Market failure Flashcards
Marginal analysis and market failure -> Market failure and government intervention in markets -> Microeconomics
What is market failure?
Market failure occurs when the market mechanism (price mechanism) fails to allocate resources efficiently, leading to a suboptimal distribution of goods and services. As a result, social welfare is not maximized, and resources are misallocated.
What is resource allocation?
Resource allocation is the way in which factors of production (land, labor, capital) are distributed among different uses to produce goods and services. Ideally, resources should be allocated efficiently to maximize social welfare.
What is resource misallocation?
Resource misallocation occurs when resources are not used efficiently or are allocated to less beneficial or inefficient uses, leading to productive inefficiency and a failure to maximize social welfare.
What are the types of market failure?
The types of market failure include:
- Inefficiency: Overproduction, underproduction, or waste of goods.
- Inequity: Unequal distribution of goods and services, leading to social injustice.
What is complete market failure?
Complete market failure occurs when a market does not exist at all for a particular good or service. This often happens with public goods like street lighting or clean air.

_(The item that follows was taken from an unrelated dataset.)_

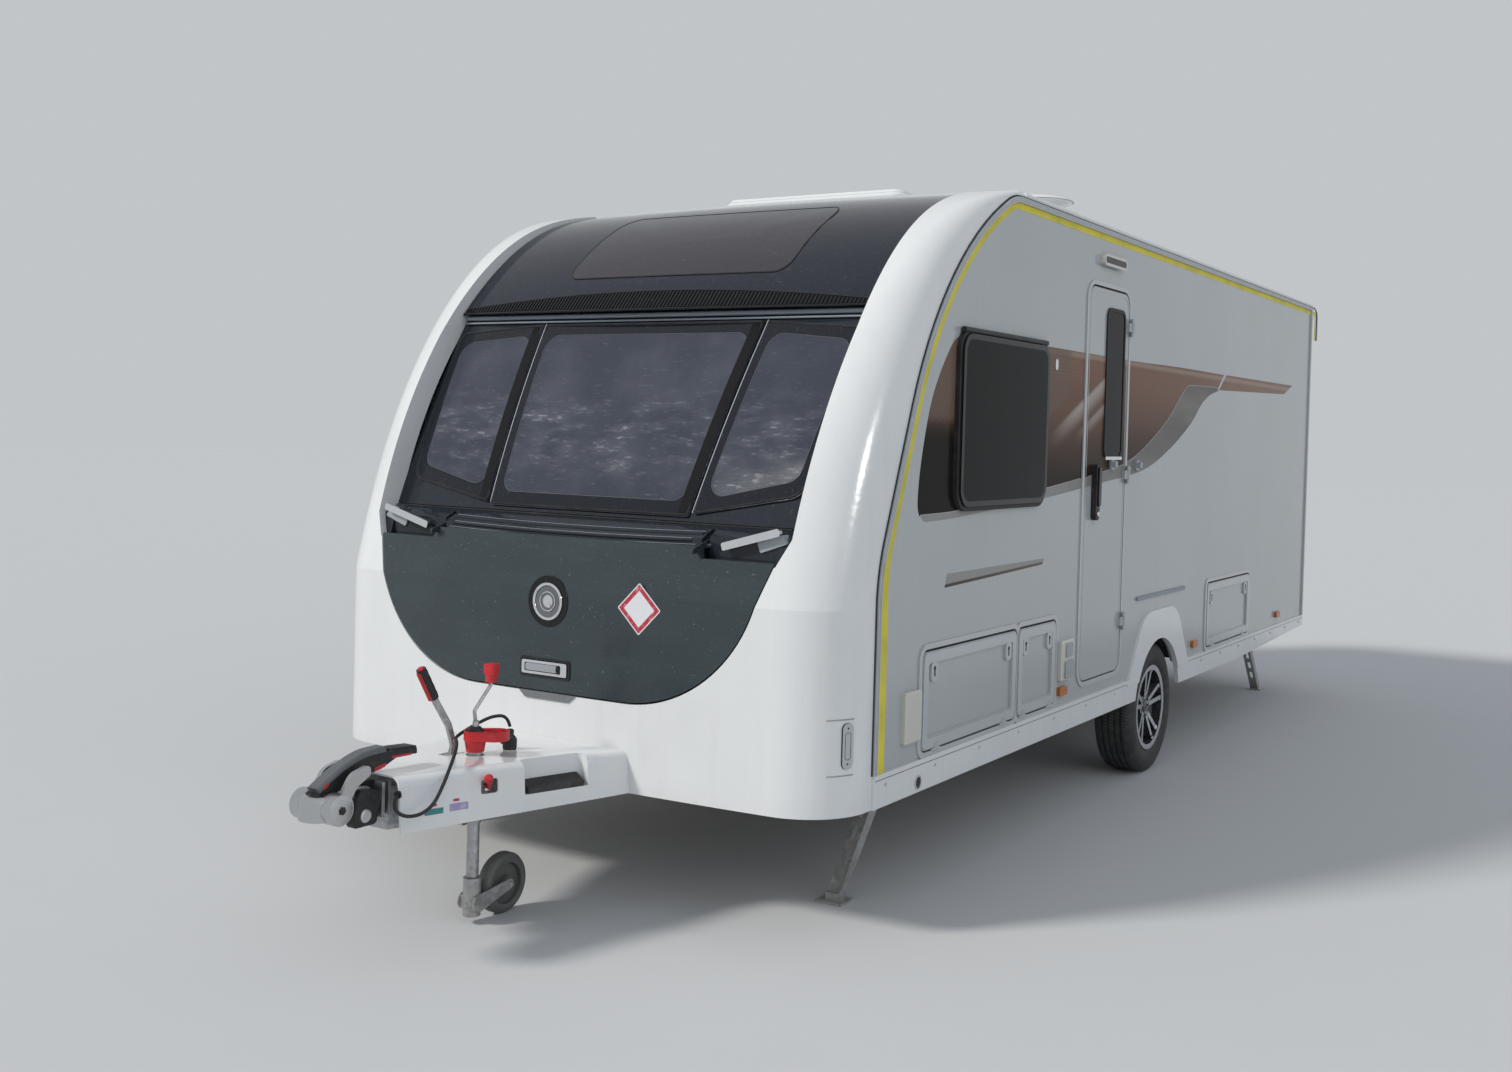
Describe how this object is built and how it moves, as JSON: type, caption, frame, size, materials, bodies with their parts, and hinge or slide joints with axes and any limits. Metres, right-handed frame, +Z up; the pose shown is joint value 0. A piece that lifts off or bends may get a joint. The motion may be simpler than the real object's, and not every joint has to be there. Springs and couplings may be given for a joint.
{
  "type": "travel caravan",
  "caption": "Single-axle travel caravan with a moulded front, hinged door, lids and steadies, and a jockey wheel at its hitch.",
  "frame": {"origin": "middle of the footprint on the ground", "axes": "+X to the door side, +Y to the rear, +Z up; the hitch points along -Y"},
  "size_m": [2.315, 7.48, 2.67],
  "materials": {
    "white_moulding": "glossy white moulding",
    "side_panel": "gloss light grey panel",
    "dark_panel": "gloss dark blue-black",
    "lid": "fine ribbed dark grey-blue",
    "window": "tinted acrylic",
    "chrome": "polished",
    "rail": "satin extrusion",
    "interior": "laminated board",
    "black_plastic": "matte",
    "galvanised": "galvanised",
    "cast": "machined casting",
    "alloy": "painted alloy",
    "tyre": "rubber",
    "rubber": "rubber",
    "red_plastic": "moulded red",
    "lamp": "red lens"
  },
  "bodies": {
    "caravan": {"a_frame_fairing": "white_moulding", "aerial_dome": "white_moulding", "awning_rails": "rail", "axle_beam": "galvanised", "coupling_head": "cast", "cross_members": "galvanised", "draw_bars": "galvanised", "fairing_step_pads": "rubber", "floor_panel": "interior", "front_inner_panel": "dark_panel", "front_moulding": "white_moulding", "front_shelf": "dark_panel", "front_upper_panel": "dark_panel", "front_windows": "window", "gas_locker_box": "interior", "grab_handles": "chrome", "handbrake_lever": "galvanised", "jockey_clamp_lever": "red_plastic", "jockey_collar": "red_plastic", "jockey_outer_tube": "galvanised", "main_rails": "galvanised", "opening_frames": "white_moulding", "rear_bumper": "white_moulding", "rear_lamps": "lamp", "rear_panel": "white_moulding", "rear_window": "window", "roof_panel": "side_panel", "rooflight": "white_moulding", "service_hatches": "white_moulding", "side_skirt_door_side": "white_moulding", "side_skirt_off_side": "white_moulding", "side_wall_door_side": "side_panel", "side_wall_off_side": "side_panel", "side_windows": "window", "stabiliser_handle": "black_plastic", "steady_arms": "galvanised", "tow_cable": "rubber", "tow_cable_gland": "black_plastic", "tow_plug": "black_plastic", "wheel_boxes": "black_plastic"},
    "wheel_door_side": {"tyre_door_side": "tyre", "rim_door_side": "alloy"},
    "wheel_off_side": {"tyre_off_side": "tyre", "rim_off_side": "alloy"},
    "entrance_door": {"entrance_door": "side_panel", "entrance_door_window": "window"},
    "gas_locker_lid": {"gas_locker_lid": "lid"},
    "locker_door_front": {"locker_door_front": "side_panel"},
    "locker_door_middle": {"locker_door_middle": "side_panel"},
    "locker_door_rear": {"locker_door_rear": "side_panel"},
    "jockey_leg": {"jockey_leg": "galvanised"},
    "jockey_fork": {"jockey_fork": "galvanised"},
    "jockey_wheel": {"jockey_wheel": "rubber"},
    "steady_front_door_side": {"steady_front_door_side": "galvanised"},
    "steady_front_off_side": {"steady_front_off_side": "galvanised"},
    "steady_rear_door_side": {"steady_rear_door_side": "galvanised"},
    "steady_rear_off_side": {"steady_rear_off_side": "galvanised"}
  },
  "joints": [
    {"name": "wheel_door_side_spin", "type": "hinge", "parent": "caravan", "child": "wheel_door_side", "pos_m": [1.0145, 0.53, 0.317], "axis": [1, 0, 0], "continuous": true},
    {"name": "wheel_off_side_spin", "type": "hinge", "parent": "caravan", "child": "wheel_off_side", "pos_m": [-1.0145, 0.53, 0.317], "axis": [1, 0, 0], "continuous": true},
    {"name": "entrance_door_hinge", "type": "hinge", "parent": "caravan", "child": "entrance_door", "pos_m": [1.15, -0.047, 1.4], "axis": [0, 0, 1], "range_deg": [0, 170]},
    {"name": "gas_locker_lid_hinge", "type": "hinge", "parent": "caravan", "child": "gas_locker_lid", "pos_m": [0, -2.56, 1.25], "axis": [-1, 0, 0], "range_deg": [0, 70]},
    {"name": "locker_door_front_hinge", "type": "hinge", "parent": "caravan", "child": "locker_door_front", "pos_m": [1.136, -1.6555, 0.526], "axis": [0, 1, 0], "range_deg": [0, 90]},
    {"name": "locker_door_middle_hinge", "type": "hinge", "parent": "caravan", "child": "locker_door_middle", "pos_m": [1.136, -1.0375, 0.526], "axis": [0, 1, 0], "range_deg": [0, 90]},
    {"name": "locker_door_rear_hinge", "type": "hinge", "parent": "caravan", "child": "locker_door_rear", "pos_m": [1.136, 1.7595, 0.527], "axis": [0, 1, 0], "range_deg": [0, 90]},
    {"name": "jockey_leg_slide", "type": "slide", "parent": "caravan", "child": "jockey_leg", "axis": [0, 0, 1], "range_m": [0, 0.17]},
    {"name": "jockey_fork_swivel", "type": "hinge", "parent": "jockey_leg", "child": "jockey_fork", "pos_m": [0.038, -3.082, 0.15], "axis": [0, 0, 1], "continuous": true},
    {"name": "jockey_wheel_spin", "type": "hinge", "parent": "jockey_fork", "child": "jockey_wheel", "pos_m": [0.038, -2.942, 0.1], "axis": [1, 0, 0], "continuous": true},
    {"name": "steady_front_door_side_hinge", "type": "hinge", "parent": "caravan", "child": "steady_front_door_side", "pos_m": [0.88, -1.885, 0.372], "axis": [-1, 0, 0], "range_deg": [0, 48]},
    {"name": "steady_front_off_side_hinge", "type": "hinge", "parent": "caravan", "child": "steady_front_off_side", "pos_m": [-0.88, -1.885, 0.372], "axis": [-1, 0, 0], "range_deg": [0, 48]},
    {"name": "steady_rear_door_side_hinge", "type": "hinge", "parent": "caravan", "child": "steady_rear_door_side", "pos_m": [0.88, 3.12, 0.372], "axis": [1, 0, 0], "range_deg": [0, 48]},
    {"name": "steady_rear_off_side_hinge", "type": "hinge", "parent": "caravan", "child": "steady_rear_off_side", "pos_m": [-0.88, 3.12, 0.372], "axis": [1, 0, 0], "range_deg": [0, 48]}
  ]
}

What is partial market failure?
Partial market failure occurs when a market exists but fails to allocate resources efficiently, resulting in overproduction or underproduction of goods and services, often due to externalities or monopolies.
What are negative externalities?
Negative externalities occur when costs are imposed on third parties not involved in the transaction, such as pollution from a factory affecting nearby residents.
What are positive externalities?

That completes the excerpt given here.